What this task involves — Reproduce exactly the lines from the one containing "rings, upper = make_upper(looks)" down to the one containing "obj.parent = empty", including both of those lines, and nothing else.
»»
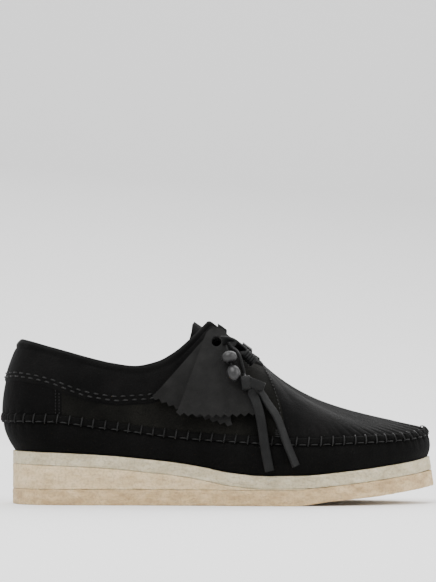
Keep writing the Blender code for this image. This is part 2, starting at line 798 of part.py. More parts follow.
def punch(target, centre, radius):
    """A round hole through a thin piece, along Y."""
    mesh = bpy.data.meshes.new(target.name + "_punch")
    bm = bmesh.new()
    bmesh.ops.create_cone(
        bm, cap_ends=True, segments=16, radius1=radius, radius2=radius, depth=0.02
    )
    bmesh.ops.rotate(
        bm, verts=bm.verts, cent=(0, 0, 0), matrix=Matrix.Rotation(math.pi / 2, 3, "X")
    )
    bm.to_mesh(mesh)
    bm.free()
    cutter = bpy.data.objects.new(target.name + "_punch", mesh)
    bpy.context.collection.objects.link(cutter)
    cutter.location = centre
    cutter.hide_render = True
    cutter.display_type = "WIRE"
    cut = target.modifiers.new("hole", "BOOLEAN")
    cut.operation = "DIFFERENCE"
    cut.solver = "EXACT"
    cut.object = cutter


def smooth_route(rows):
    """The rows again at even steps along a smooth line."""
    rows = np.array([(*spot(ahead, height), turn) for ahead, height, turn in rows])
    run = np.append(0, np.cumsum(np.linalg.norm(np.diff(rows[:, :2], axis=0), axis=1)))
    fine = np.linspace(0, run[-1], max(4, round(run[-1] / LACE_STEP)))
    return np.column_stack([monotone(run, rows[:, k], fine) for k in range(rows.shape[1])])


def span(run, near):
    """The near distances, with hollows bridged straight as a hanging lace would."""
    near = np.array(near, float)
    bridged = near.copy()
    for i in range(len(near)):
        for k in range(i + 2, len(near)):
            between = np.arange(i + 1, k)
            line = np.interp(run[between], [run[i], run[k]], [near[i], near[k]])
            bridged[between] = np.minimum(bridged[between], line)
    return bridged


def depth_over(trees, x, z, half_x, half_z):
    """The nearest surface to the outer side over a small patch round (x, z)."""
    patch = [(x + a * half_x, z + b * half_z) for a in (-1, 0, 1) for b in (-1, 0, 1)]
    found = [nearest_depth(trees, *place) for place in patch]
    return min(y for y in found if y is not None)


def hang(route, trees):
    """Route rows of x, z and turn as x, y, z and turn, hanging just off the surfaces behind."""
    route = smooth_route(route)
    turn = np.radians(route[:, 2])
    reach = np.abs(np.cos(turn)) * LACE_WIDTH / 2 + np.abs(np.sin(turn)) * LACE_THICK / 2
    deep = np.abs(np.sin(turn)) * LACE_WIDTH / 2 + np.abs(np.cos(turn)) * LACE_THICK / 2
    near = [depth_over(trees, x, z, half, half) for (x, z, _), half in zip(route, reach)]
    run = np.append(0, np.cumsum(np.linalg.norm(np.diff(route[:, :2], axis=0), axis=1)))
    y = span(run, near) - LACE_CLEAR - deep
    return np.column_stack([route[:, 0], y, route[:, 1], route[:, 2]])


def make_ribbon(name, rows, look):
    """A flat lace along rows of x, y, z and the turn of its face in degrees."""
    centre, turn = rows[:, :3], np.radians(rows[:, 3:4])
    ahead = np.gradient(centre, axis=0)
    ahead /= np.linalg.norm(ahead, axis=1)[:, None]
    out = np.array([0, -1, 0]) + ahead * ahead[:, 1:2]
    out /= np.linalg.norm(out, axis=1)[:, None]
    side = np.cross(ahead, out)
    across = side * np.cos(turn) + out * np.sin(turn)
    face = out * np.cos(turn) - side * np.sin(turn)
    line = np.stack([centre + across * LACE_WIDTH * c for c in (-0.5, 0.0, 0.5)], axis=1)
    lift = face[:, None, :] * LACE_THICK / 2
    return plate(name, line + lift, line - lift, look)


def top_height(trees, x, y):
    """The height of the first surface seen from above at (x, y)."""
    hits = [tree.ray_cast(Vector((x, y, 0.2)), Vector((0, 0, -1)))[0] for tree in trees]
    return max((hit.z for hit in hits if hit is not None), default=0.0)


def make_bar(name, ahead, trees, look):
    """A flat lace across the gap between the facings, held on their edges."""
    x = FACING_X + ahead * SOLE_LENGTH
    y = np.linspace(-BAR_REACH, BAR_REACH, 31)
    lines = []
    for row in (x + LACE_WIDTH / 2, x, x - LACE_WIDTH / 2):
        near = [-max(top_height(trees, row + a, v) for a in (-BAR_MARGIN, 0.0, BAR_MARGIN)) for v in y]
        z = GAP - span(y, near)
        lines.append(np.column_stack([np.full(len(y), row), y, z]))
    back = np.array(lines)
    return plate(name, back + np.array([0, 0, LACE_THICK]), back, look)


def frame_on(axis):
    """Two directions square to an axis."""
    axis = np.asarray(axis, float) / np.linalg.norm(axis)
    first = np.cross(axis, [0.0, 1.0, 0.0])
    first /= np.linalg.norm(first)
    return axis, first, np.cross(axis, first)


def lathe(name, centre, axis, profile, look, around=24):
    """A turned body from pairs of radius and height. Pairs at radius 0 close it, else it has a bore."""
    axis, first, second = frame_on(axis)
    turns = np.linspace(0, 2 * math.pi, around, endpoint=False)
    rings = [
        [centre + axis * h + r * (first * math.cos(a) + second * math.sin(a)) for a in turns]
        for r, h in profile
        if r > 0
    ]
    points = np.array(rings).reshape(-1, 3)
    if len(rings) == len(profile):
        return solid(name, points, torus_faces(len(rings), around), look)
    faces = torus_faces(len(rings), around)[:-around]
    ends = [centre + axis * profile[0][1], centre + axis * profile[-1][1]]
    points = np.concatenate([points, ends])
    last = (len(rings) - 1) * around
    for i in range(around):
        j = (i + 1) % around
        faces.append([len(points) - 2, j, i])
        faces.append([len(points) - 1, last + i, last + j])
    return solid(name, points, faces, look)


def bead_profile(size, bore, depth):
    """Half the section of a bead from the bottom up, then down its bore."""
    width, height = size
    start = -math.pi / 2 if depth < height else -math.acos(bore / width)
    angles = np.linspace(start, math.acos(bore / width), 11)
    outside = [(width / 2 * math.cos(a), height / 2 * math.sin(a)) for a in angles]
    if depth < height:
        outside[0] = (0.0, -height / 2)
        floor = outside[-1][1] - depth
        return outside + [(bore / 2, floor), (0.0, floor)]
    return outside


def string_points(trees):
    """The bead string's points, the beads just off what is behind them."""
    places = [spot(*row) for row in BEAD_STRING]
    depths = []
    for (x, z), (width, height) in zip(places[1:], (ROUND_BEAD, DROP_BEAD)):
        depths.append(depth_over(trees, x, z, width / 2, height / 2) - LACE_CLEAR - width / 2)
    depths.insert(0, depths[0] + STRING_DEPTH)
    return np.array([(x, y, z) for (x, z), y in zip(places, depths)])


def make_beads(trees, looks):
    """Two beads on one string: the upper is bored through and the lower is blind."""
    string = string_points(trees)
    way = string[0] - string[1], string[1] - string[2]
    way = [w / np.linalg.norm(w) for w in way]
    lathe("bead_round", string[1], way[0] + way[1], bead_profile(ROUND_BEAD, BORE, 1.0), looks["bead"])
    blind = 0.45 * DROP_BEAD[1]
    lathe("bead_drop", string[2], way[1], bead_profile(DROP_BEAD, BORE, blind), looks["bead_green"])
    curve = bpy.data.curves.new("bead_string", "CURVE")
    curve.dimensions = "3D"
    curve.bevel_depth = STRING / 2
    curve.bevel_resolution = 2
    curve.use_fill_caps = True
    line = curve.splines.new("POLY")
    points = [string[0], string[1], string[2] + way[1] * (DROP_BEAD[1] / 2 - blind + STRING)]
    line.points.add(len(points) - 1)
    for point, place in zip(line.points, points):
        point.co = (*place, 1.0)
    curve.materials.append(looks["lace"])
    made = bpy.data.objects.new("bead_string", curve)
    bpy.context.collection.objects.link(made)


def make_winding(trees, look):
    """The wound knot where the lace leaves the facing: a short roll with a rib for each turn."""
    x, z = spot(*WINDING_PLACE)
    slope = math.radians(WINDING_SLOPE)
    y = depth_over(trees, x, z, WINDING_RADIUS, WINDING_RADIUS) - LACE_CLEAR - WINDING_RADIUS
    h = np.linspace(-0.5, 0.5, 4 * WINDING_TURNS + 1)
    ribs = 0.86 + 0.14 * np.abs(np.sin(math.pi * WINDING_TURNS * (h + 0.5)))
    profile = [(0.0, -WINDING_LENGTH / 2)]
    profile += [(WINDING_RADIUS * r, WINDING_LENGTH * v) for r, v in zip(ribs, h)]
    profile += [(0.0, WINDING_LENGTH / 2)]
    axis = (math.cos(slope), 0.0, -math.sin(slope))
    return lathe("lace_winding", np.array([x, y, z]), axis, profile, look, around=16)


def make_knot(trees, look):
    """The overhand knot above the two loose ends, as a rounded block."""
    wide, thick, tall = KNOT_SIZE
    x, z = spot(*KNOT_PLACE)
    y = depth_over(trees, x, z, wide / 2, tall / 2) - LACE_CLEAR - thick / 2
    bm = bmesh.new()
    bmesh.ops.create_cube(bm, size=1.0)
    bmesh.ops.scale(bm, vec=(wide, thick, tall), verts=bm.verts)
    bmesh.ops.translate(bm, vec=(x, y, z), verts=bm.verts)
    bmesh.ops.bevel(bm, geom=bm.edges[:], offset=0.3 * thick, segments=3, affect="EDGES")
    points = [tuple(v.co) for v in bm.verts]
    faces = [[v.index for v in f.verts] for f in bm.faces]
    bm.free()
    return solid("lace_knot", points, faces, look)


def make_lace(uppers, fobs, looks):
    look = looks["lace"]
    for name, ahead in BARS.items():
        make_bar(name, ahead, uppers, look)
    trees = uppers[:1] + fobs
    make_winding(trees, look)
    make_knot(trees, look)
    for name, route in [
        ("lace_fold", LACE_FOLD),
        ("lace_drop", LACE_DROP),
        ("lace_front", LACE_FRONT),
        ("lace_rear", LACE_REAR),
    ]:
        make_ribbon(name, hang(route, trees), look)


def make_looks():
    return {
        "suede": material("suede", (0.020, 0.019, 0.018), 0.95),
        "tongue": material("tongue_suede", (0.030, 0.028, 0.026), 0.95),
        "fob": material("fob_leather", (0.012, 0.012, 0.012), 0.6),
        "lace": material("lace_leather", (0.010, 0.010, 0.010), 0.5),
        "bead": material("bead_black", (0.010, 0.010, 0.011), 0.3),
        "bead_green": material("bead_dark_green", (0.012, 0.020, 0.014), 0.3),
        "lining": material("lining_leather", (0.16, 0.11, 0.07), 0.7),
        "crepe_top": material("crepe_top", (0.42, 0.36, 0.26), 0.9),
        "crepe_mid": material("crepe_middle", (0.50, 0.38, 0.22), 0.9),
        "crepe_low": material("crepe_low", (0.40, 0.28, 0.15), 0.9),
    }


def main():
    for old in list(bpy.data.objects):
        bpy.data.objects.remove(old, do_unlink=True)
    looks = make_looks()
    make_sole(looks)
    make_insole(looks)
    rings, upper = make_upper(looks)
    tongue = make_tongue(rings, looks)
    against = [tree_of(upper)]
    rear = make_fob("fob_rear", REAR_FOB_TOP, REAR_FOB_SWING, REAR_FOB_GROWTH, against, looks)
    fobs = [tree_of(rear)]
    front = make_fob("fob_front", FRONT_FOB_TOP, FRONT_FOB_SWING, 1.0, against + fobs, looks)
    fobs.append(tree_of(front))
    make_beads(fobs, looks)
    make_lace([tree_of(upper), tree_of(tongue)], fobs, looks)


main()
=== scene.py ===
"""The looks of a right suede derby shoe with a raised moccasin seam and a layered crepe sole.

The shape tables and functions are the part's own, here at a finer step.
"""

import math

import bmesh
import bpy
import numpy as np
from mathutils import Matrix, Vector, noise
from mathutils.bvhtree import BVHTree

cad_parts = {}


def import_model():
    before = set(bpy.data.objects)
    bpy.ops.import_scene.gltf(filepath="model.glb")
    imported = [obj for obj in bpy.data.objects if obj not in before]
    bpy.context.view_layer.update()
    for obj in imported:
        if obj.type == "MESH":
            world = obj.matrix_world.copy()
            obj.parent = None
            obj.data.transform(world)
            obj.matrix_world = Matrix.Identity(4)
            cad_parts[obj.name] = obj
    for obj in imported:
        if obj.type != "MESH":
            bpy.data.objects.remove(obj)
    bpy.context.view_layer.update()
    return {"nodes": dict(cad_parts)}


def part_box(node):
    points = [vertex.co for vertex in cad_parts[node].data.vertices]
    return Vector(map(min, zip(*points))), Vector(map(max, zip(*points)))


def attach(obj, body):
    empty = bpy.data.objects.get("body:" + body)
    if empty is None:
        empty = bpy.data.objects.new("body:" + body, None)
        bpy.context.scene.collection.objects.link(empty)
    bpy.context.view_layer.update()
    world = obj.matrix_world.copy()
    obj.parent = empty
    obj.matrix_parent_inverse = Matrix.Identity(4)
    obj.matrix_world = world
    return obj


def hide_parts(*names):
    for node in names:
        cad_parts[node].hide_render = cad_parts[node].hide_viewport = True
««
Worked solution —
    rings, upper = make_upper(looks)
    tongue = make_tongue(rings, looks)
    against = [tree_of(upper)]
    rear = make_fob("fob_rear", REAR_FOB_TOP, REAR_FOB_SWING, REAR_FOB_GROWTH, against, looks)
    fobs = [tree_of(rear)]
    front = make_fob("fob_front", FRONT_FOB_TOP, FRONT_FOB_SWING, 1.0, against + fobs, looks)
    fobs.append(tree_of(front))
    make_beads(fobs, looks)
    make_lace([tree_of(upper), tree_of(tongue)], fobs, looks)


main()
=== scene.py ===
"""The looks of a right suede derby shoe with a raised moccasin seam and a layered crepe sole.

The shape tables and functions are the part's own, here at a finer step.
"""

import math

import bmesh
import bpy
import numpy as np
from mathutils import Matrix, Vector, noise
from mathutils.bvhtree import BVHTree

cad_parts = {}


def import_model():
    before = set(bpy.data.objects)
    bpy.ops.import_scene.gltf(filepath="model.glb")
    imported = [obj for obj in bpy.data.objects if obj not in before]
    bpy.context.view_layer.update()
    for obj in imported:
        if obj.type == "MESH":
            world = obj.matrix_world.copy()
            obj.parent = None
            obj.data.transform(world)
            obj.matrix_world = Matrix.Identity(4)
            cad_parts[obj.name] = obj
    for obj in imported:
        if obj.type != "MESH":
            bpy.data.objects.remove(obj)
    bpy.context.view_layer.update()
    return {"nodes": dict(cad_parts)}


def part_box(node):
    points = [vertex.co for vertex in cad_parts[node].data.vertices]
    return Vector(map(min, zip(*points))), Vector(map(max, zip(*points)))


def attach(obj, body):
    empty = bpy.data.objects.get("body:" + body)
    if empty is None:
        empty = bpy.data.objects.new("body:" + body, None)
        bpy.context.scene.collection.objects.link(empty)
    bpy.context.view_layer.update()
    world = obj.matrix_world.copy()
    obj.parent = empty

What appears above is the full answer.